A deep dive into a topic I’m passionate about - the US state of Hawaii has to import fuel for electricity purposes, and hence has high costs. It has been trying to switch over to renewables, and while progress is slow, it is happening. However, a genuine question is: can we switch to 100% renewable power, which will require sophisticated storage systems, or will we always need some on-demand fossil fuels?

4. Is Your Streak About to End? The False Belief That Can Drive Both Gambling and Anxiety

You got four tails in a row - does this mean you’re on your way to getting a spate of heads? It seems logical, but isn’t. Somehow we don’t understand probability too well. The basic premise here is: if you have had good things happening to you, it does not mean that just by sheer conservation-of-goodness, bad things are waiting around the corner.

5. The Secret Life of Competitive Grippers

“The strange allure of the loneliest sport imaginable.” - I was piqued, to say the least. What draws people to competitively clasp heavy duty handles? Some say that gripping is the ultimate sign of masculinity, a bastion that no women can breach no matter how many drugs or supplements they take.

For Pankoff, mashing together the two handles of a heavy-duty gripper — which is how you train the crush grip — is the ideal exercise, one that taxes both heart and soul. To drive those handles together until the device clicked was to achieve a greater understanding of your limits, as you sought to transcend them. In Pankoff’s opinion, achieving a “certified close” of a Captains of Crush gripper, as verified by Iron Mind personnel following Iron Man certification standards, is a way of writing your name into the pages of eternity.

6. Eton and the Making of a Modern Elite

Eton, that elite British school - how has it changed with time? Spots at Eton are usually hereditary, where Eton “takes care of its own”. Things are changing now, with the most common surname in Eton being …Patel.

The contest isn’t simply between candidates. It’s a battle of wits between a school whose proclaimed intention is to identify deserving talent and ambition, and parents who will do everything to stack things in their child’s favour. Well-off, well-organised parents prepare their sons ruthlessly, hiring tutors, making the boys do ceaseless verbal and non-verbal reasoning tests and sending them to interview classes to learn how to be sparky and empathetic.

7. How a 20-Year-Old From the Land of Fake News Convinced Serena Williams He Was a Rising Tennis Star

Grab your popcorn. Macedonia is a country that actually has a thriving fake news industry, and this is the story of “Darko Grncarov”, a top and promising junior tennis player from Macedonia who was saying the right things on Twitter. The problem was, he never really won any tennis matches, and still got Serena Williams to follow him back. Skills.
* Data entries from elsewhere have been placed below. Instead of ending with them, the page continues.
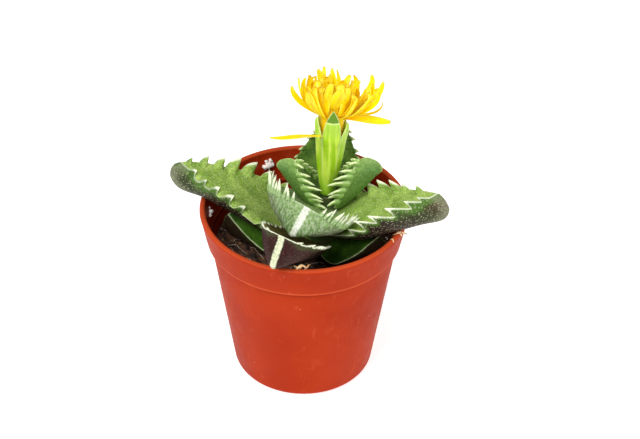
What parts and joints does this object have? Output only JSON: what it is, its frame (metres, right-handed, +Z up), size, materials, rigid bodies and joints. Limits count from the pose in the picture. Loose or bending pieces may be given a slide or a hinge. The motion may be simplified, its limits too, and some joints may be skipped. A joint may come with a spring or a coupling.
{
  "type": "potted tiger jaws",
  "caption": "Stemless succulent with thick, boat-shaped, toothed leaves in crossed pairs and one daisy-like yellow flower, standing in a small tapered plastic nursery pot with a rim band.",
  "frame": {"origin": "centre of the pot's underside, on the surface that it stands on", "axes": "+Z up along the pot's axis; +X to the right and -Y towards the viewer, with the front leaf towards -Y and the two longest leaves near -X and +X"},
  "size_m": [0.0853, 0.068, 0.104],
  "materials": {
    "pot": "satin terracotta-coloured plastic",
    "soil": "damp dark potting soil",
    "leaf": "matt, finely dotted succulent skin",
    "calyx": "smooth pale green sepals",
    "petal": "satin yellow petals"
  },
  "bodies": {
    "root": {"pot": "pot", "soil": "soil", "rosette": "leaf", "calyx": "calyx", "corolla": "petal"}
  },
  "joints": []
}
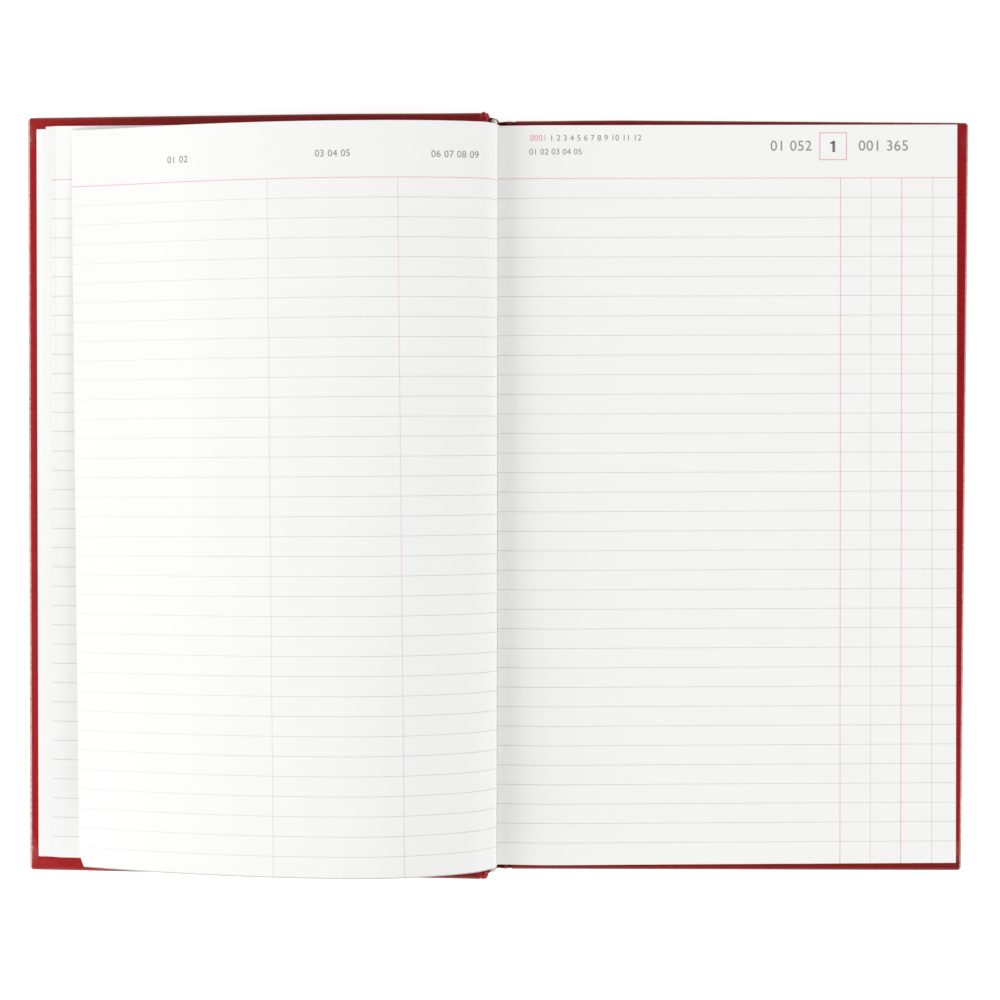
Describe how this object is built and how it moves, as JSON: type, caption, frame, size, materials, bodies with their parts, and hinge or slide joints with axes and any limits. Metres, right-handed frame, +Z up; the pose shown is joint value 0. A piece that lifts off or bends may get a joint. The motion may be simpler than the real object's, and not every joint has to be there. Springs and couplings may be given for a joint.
{
  "type": "diary",
  "caption": "Case-bound page-a-day diary lying open near its front, with hinged covers, a sewn text block and leaves that turn.",
  "frame": {"origin": "middle of the footprint, on the table", "axes": "+X across the book from the gutter to the day page's fore edge, +Y towards the head of the pages, +Z up from the table"},
  "size_m": [0.3962, 0.318, 0.0467],
  "materials": {
    "leather_cloth": "red grained bonded leather, semi-gloss",
    "grey_board": "grey binder's board, matt",
    "spine_card": "manila card, matt",
    "page_paper": "white writing paper with grey ruling, matt",
    "endpaper": "plain white endpaper, matt",
    "gauze": "starched cotton gauze",
    "kraft_paper": "brown kraft paper",
    "cotton": "off-white cotton"
  },
  "bodies": {
    "back_cover": {"back_board": "grey_board", "back_cover_skin": "leather_cloth", "back_mull_flange": "gauze", "back_pastedown": "endpaper", "back_joint_skin": "leather_cloth", "back_endpaper_joint": "endpaper"},
    "text_block": {"back_flyleaf": "endpaper", "section_01": "page_paper", "section_02": "page_paper", "section_03": "page_paper", "section_04": "page_paper", "section_05": "page_paper", "section_06": "page_paper", "section_07": "page_paper", "section_08": "page_paper", "section_09": "page_paper", "section_10": "page_paper", "section_11": "page_paper", "section_12": "page_paper", "sewing_thread": "cotton", "headband": "cotton", "tailband": "cotton", "spine_mull": "gauze", "spine_lining": "kraft_paper", "spine_card": "spine_card", "spine_skin": "leather_cloth"},
    "front_cover": {"front_board": "grey_board", "front_cover_skin": "leather_cloth", "front_mull_flange": "gauze", "front_pastedown": "endpaper", "front_joint_skin": "leather_cloth", "front_endpaper_joint": "endpaper"},
    "front_flyleaf": {"front_flyleaf": "endpaper"},
    "lower_leaf": {"lower_leaf": "page_paper"},
    "middle_leaf": {"middle_leaf": "page_paper"},
    "address_leaf": {"address_leaf": "page_paper"},
    "first_day_leaf": {"first_day_leaf": "page_paper"}
  },
  "joints": [
    {"name": "back_cover_hinge", "type": "hinge", "parent": "back_cover", "child": "text_block", "pos_m": [0.00115, 0, 0.00105], "axis": [0, -1, 0], "range_deg": [0, 85], "deforming": ["back_joint_skin", "back_endpaper_joint"]},
    {"name": "front_cover_hinge", "type": "hinge", "parent": "text_block", "child": "front_cover", "pos_m": [-0.00055, 0, 0.0242], "axis": [0, 1, 0], "range_deg": [0, 186.69], "deforming": ["front_joint_skin", "front_endpaper_joint", "front_flyleaf", "lower_leaf", "middle_leaf", "address_leaf"]},
    {"name": "front_flyleaf_turn", "type": "hinge", "parent": "text_block", "child": "front_flyleaf", "pos_m": [-0.00105, 0, 0.0188], "axis": [0, 1, 0], "range_deg": [0, 180], "deforming": ["front_flyleaf"]},
    {"name": "lower_leaf_turn", "type": "hinge", "parent": "front_flyleaf", "child": "lower_leaf", "pos_m": [-0.00105, 0, 0.0188], "axis": [0, -1, 0], "range_deg": [-66, 0], "deforming": ["lower_leaf"]},
    {"name": "middle_leaf_turn", "type": "hinge", "parent": "front_flyleaf", "child": "middle_leaf", "pos_m": [-0.00105, 0, 0.0188], "axis": [0, -1, 0], "range_deg": [-73, 0], "deforming": ["middle_leaf"]},
    {"name": "address_leaf_turn", "type": "hinge", "parent": "front_flyleaf", "child": "address_leaf", "pos_m": [-0.00105, 0, 0.0188], "axis": [0, -1, 0], "range_deg": [-80, 0], "deforming": ["address_leaf"]},
    {"name": "first_day_leaf_turn", "type": "hinge", "parent": "text_block", "child": "first_day_leaf", "pos_m": [-0.00015, 0, 0.0187], "axis": [0, 1, 0], "range_deg": [-75, 0], "deforming": ["first_day_leaf"]}
  ],
  "couplings": [
    {"joint": "front_flyleaf_turn", "follows": "front_cover_hinge", "ratio": 0.96417}
  ]
}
8. A Scientist Explores the TRAPPIST-1 Star System

The TRAPPIST system was discovered recently, and it’s similar to our solar system. We don’t know too much about it yet, but this is a visual journey of one possible interpretation.

9. In Solitude what Happiness?

“Loneliness is silent, invisible and as deadly as a smoking habit. Maggie Fergusson seeks out those beside themselves at being by themselves.”

I was drawn to this piece and its ..realness. One great book I’ve read about loneliness and living in cities is called The Lonely City by Olivia Laing.

It may be that affluence is making things worse. We prize space, privacy and independence, and the richer we get the more of these we can afford, yet their corollary is being alone. Our economy works better if people move around to find work, yet mobility stretches and breaks the bonds of family and community. Phillips told me that “capitalism and a mobile labour market make connections between people very precarious and difficult. In so far as people feel that what they’ve got to do is get on, they are, as it were, encouraged to sacrifice relationship and intimacy.”

10. In Sudan, Rediscovering Ancient Nubia Before It’s Too Late

Scientists are rushing to find out as much as they possibly can about the Nubian civilization before most of the archaeological sites are drowned out by a proposed dam to be constructed on the Nile by Sudan.

“Archaeology is always a race against the clock,” Francigny, director of the French Archeological Unit in Sudan, says. But Nubia’s losses will be most dramatic because they don’t simply supplement a known history. Instead, the findings form chapters in a new, as yet untold story. […] “Every single finding is valuable because we knew nothing before.”


That’s it for this week! I’ll see you soon.